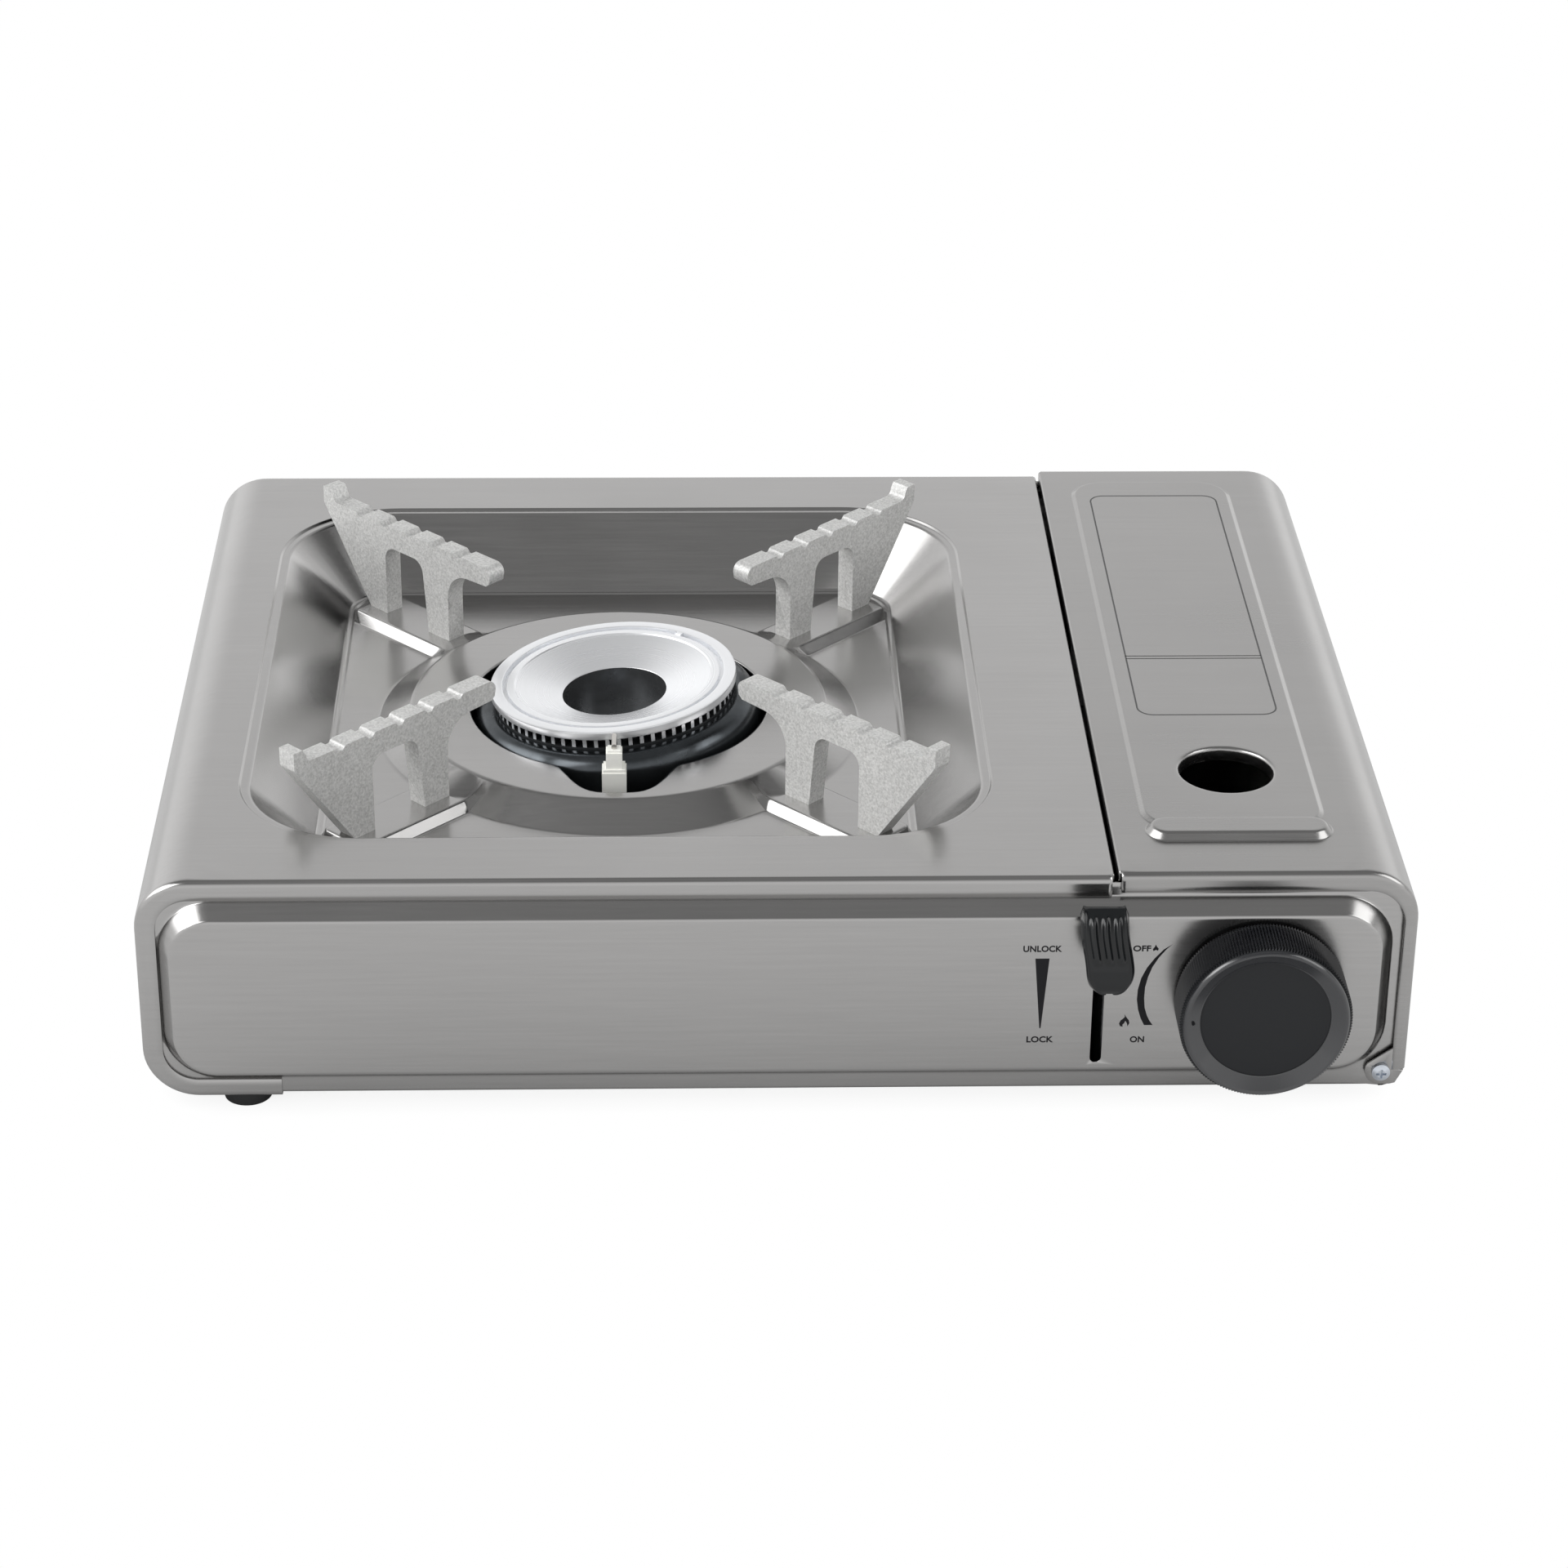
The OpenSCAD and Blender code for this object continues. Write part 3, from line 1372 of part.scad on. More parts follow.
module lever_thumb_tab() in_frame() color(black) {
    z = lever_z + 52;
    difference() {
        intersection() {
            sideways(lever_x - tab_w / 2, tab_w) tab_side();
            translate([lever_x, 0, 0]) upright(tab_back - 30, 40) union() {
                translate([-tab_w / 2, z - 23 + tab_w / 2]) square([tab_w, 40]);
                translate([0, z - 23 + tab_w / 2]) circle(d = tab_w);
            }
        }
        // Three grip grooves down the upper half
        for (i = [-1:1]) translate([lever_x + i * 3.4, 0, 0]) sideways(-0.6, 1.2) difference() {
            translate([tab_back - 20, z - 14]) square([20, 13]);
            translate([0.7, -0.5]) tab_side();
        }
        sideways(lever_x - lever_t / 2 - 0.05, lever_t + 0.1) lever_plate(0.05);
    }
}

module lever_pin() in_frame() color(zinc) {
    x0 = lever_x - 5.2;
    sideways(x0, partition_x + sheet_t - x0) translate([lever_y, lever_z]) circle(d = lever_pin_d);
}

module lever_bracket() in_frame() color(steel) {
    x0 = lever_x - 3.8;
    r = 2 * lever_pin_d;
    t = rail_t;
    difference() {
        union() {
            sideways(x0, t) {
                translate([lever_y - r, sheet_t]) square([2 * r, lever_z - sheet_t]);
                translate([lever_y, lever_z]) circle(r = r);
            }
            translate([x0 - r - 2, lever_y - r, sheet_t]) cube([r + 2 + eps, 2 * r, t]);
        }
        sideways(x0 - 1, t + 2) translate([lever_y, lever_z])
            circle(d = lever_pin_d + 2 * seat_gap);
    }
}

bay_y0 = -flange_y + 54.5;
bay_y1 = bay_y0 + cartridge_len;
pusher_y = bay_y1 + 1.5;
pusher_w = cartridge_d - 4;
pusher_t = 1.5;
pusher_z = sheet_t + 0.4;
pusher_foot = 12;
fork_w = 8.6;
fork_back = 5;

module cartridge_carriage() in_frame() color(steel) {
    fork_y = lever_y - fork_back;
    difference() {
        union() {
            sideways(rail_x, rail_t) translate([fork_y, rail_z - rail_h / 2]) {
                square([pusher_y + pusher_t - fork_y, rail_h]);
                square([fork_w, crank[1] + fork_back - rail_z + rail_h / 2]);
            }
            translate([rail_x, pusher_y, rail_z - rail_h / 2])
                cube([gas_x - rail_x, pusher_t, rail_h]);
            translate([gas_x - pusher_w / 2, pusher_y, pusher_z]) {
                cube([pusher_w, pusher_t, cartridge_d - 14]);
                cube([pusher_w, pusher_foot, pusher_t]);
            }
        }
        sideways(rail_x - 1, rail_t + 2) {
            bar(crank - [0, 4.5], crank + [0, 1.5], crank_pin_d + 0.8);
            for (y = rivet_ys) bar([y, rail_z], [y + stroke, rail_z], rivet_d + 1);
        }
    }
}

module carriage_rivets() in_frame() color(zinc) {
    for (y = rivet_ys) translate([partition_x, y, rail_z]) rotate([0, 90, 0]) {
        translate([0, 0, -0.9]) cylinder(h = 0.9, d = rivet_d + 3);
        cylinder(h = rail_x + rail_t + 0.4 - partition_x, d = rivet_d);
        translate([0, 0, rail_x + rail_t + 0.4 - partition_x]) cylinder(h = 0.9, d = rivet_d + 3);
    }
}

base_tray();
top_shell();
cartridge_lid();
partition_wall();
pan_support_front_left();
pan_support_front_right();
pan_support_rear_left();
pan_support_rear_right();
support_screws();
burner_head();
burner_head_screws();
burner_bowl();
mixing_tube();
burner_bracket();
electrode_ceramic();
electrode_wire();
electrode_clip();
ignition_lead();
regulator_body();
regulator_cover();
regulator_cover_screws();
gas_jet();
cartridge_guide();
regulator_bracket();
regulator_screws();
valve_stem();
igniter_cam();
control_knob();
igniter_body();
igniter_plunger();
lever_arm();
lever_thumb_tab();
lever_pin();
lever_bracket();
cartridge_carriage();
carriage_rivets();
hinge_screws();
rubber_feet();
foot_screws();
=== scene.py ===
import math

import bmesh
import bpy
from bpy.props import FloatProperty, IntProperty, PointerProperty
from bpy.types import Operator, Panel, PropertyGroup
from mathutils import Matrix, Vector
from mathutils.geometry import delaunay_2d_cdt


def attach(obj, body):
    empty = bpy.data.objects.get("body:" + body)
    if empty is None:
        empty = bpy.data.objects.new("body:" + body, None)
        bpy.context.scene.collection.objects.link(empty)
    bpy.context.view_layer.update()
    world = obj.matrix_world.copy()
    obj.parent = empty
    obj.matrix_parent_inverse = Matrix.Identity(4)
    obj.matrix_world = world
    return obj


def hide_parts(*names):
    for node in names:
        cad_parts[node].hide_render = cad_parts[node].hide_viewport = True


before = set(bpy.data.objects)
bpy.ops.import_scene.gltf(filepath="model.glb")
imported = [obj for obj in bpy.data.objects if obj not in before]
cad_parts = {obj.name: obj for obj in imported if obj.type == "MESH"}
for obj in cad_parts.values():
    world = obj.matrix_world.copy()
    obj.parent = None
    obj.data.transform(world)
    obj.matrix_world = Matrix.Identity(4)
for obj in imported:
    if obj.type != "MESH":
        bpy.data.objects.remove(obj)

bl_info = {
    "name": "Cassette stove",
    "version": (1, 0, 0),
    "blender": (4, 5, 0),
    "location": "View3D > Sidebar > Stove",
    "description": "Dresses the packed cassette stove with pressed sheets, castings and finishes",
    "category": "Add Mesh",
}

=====

Stated task>
Return, unchanged, the run of lines above that opens with the line containing "base_tray();" and closes with the line containing "before = set(bpy.data.objects)". Include both.

Response>
base_tray();
top_shell();
cartridge_lid();
partition_wall();
pan_support_front_left();
pan_support_front_right();
pan_support_rear_left();
pan_support_rear_right();
support_screws();
burner_head();
burner_head_screws();
burner_bowl();
mixing_tube();
burner_bracket();
electrode_ceramic();
electrode_wire();
electrode_clip();
ignition_lead();
regulator_body();
regulator_cover();
regulator_cover_screws();
gas_jet();
cartridge_guide();
regulator_bracket();
regulator_screws();
valve_stem();
igniter_cam();
control_knob();
igniter_body();
igniter_plunger();
lever_arm();
lever_thumb_tab();
lever_pin();
lever_bracket();
cartridge_carriage();
carriage_rivets();
hinge_screws();
rubber_feet();
foot_screws();
=== scene.py ===
import math

import bmesh
import bpy
from bpy.props import FloatProperty, IntProperty, PointerProperty
from bpy.types import Operator, Panel, PropertyGroup
from mathutils import Matrix, Vector
from mathutils.geometry import delaunay_2d_cdt


def attach(obj, body):
    empty = bpy.data.objects.get("body:" + body)
    if empty is None:
        empty = bpy.data.objects.new("body:" + body, None)
        bpy.context.scene.collection.objects.link(empty)
    bpy.context.view_layer.update()
    world = obj.matrix_world.copy()
    obj.parent = empty
    obj.matrix_parent_inverse = Matrix.Identity(4)
    obj.matrix_world = world
    return obj


def hide_parts(*names):
    for node in names:
        cad_parts[node].hide_render = cad_parts[node].hide_viewport = True


before = set(bpy.data.objects)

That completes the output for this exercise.